The standard take on the new Pope seems to be that he is determined to shake up the Church and create a new openness to the world. He is, in his own subtle way, quite critical of the lack of openness in the Church as governed by his predecessors and seems super confident that he has the right stuff to finally accomplish this goal of openness to modern culture: “The Council Fathers knew that being open to modern culture meant religious ecumenism and dialogue with non-believers. But afterwards very little was done in that direction. I have the humility and ambition to want to do something.”
It’s strange to hear a pope describe himself as humble, as if his immediate predecessors were lacking in that quality, which could be implied if that is the critical virtue for success in dialogue, and “little was done in that direction.” What does the Pope mean when he says that little was done after Vatican II “in that direction?” He never tells us, which is a frequent problem when he criticizes the past failures of the Church; he gives us no specifics which leaves us wondering what or who he is talking about. He says, “The church sometimes has locked itself up in small things, in small-minded rules.” But not one concrete example of a small-minded rule is given, which invites speculation as to what rules might be small-minded in his eyes, liturgical rules, celibacy, much of the Code regarding divorced Catholics? And the gamut is certainly being run by those who despise the rules of the Church regarding things like divorced and remarried Catholics and their admission to the sacraments and whatever the dissenters don’t like in pastoral and sacramental practice.
Again, he too often answers questions with a further question which may work in a Jesuit classroom, but generates speculation and confusion in the real world. In the first interview, the Pope does this a number of times: “A person once asked me, in a provocative manner, if I approved of homosexuality. I replied with another question: ‘Tell me: when God looks at a gay person, does he endorse the existence of this person with love, or reject and condemn this person?’ It’s a dodge. That is not what the person was asking about.
A second example: “Then this woman remarries, and she is now happy and has five children. That abortion in her past weighs heavily on her conscience and she sincerely regrets it. She would like to move forward in her Christian life. What is the confessor to do?” Again, He gives no answer, and so the question remains open – should the confessor absolve the abortion while ignoring the second marriage, or perhaps even solve the marriage problem in the internal forum of conscience? Maybe that is why he focuses on private conscience so much, perhaps. Is that an unfair reading? Perhaps this text from the second interview provides a hint as to how he thinks this case should be resolved: “Everyone has his own idea of good and evil and must choose to follow the good and fight evil as he conceives them. That would be enough to make the world a better place.”
That interpretation may be unfair, but open questions invite open speculations. Indeed the atheist interviewer from the Italian newspaper does not hesitate to speculate about the Pope’s thinking. He is very impressed with the Pope’s statement right off the bat that “Proselytism is solemn nonsense, it makes no sense. We need to get to know each other, listen to each other and improve our knowledge of the world around us.” And again: “I believe I have already said that our goal is not to proselytize but to listen to needs, desires and disappointments, despair, hope.” The editor thinks this is great that the Church no longer desires to convert people, but just wants an open-ended dialogue with the world. Is he right? The Pope never corrects this startling interpretation of the mission of the Church.

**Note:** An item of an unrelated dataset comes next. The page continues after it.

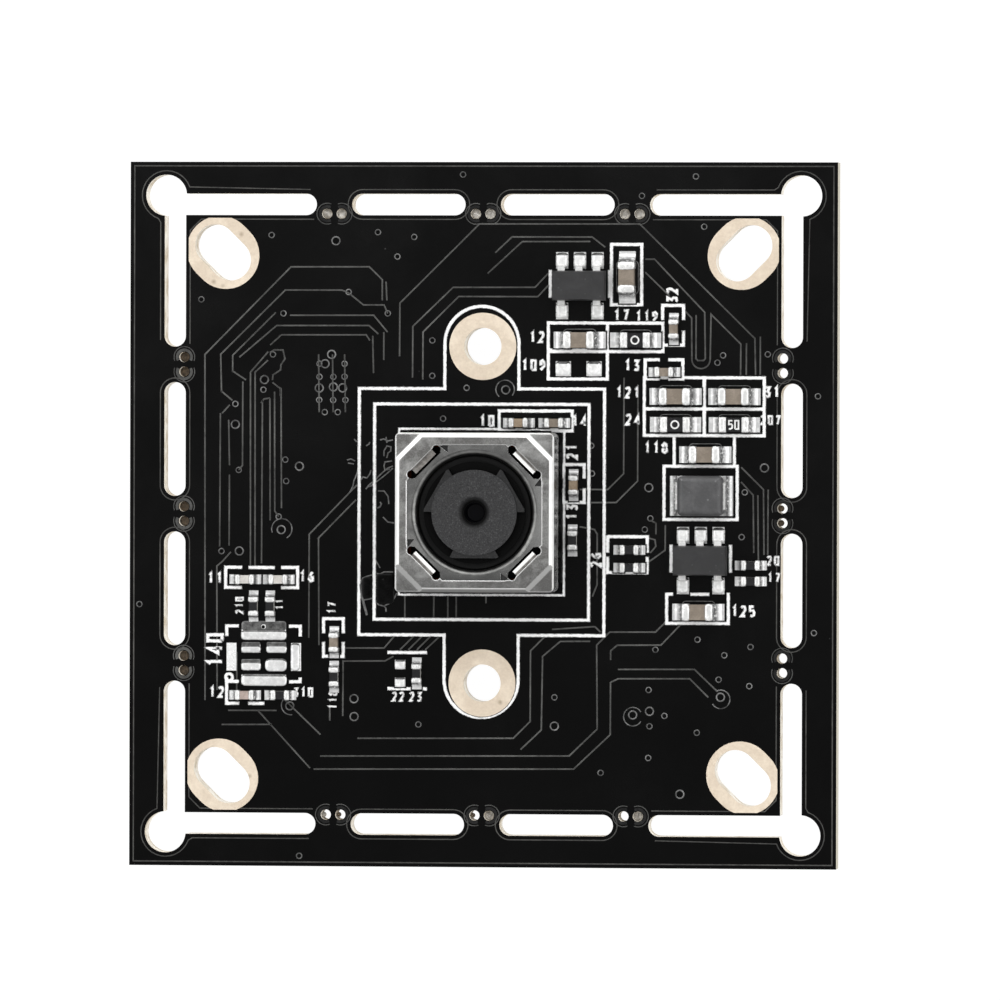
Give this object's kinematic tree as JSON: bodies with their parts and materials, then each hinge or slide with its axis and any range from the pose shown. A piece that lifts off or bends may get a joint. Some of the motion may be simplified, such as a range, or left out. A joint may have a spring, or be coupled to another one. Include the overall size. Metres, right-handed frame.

Then, when the pope speaks about conscience in language that differs little from the purely subjective language regarding conscience that dominate our culture, the editor draws this conclusion about the Pope: “An openness to modern and secular culture of this breadth, such a profound vision between conscience and its autonomy, has never before been heard from the chair of St. Peter.” And again in that same August 7 article, the editor reads Francis’ notion of his mission this way: “His mission contains two scandalous innovations: the poor Church of Francis, the horizontal Church of Martini. And a third: a God who does not judge, but forgives. There is no damnation, there is no hell.”
That third “innovation” is surely way off the tracks, but it may be a false reading of a possible principle that explains why Francis is not so concerned with conversion and heavy on the notion of private conscience as the ticket to Heaven. Does he share the universal salvation mentality of many of his Jesuit confreres today? His statements that “Carlo Maria Martini … [is] someone who is very dear to me” and “Jesuits were and still are the leaven — perhaps the most effective — of Catholicism” seem to suggest such a direction. Martini was a most liberal Jesuit and an open dissenter on moral teaching, calling upon the Church to change her sexual norms. Those of us who are Jesuit trained in this country may also not share the notion that his order has been a positive leaven since the Council. Elusive and enigmatic are the words that come immediately to my mind.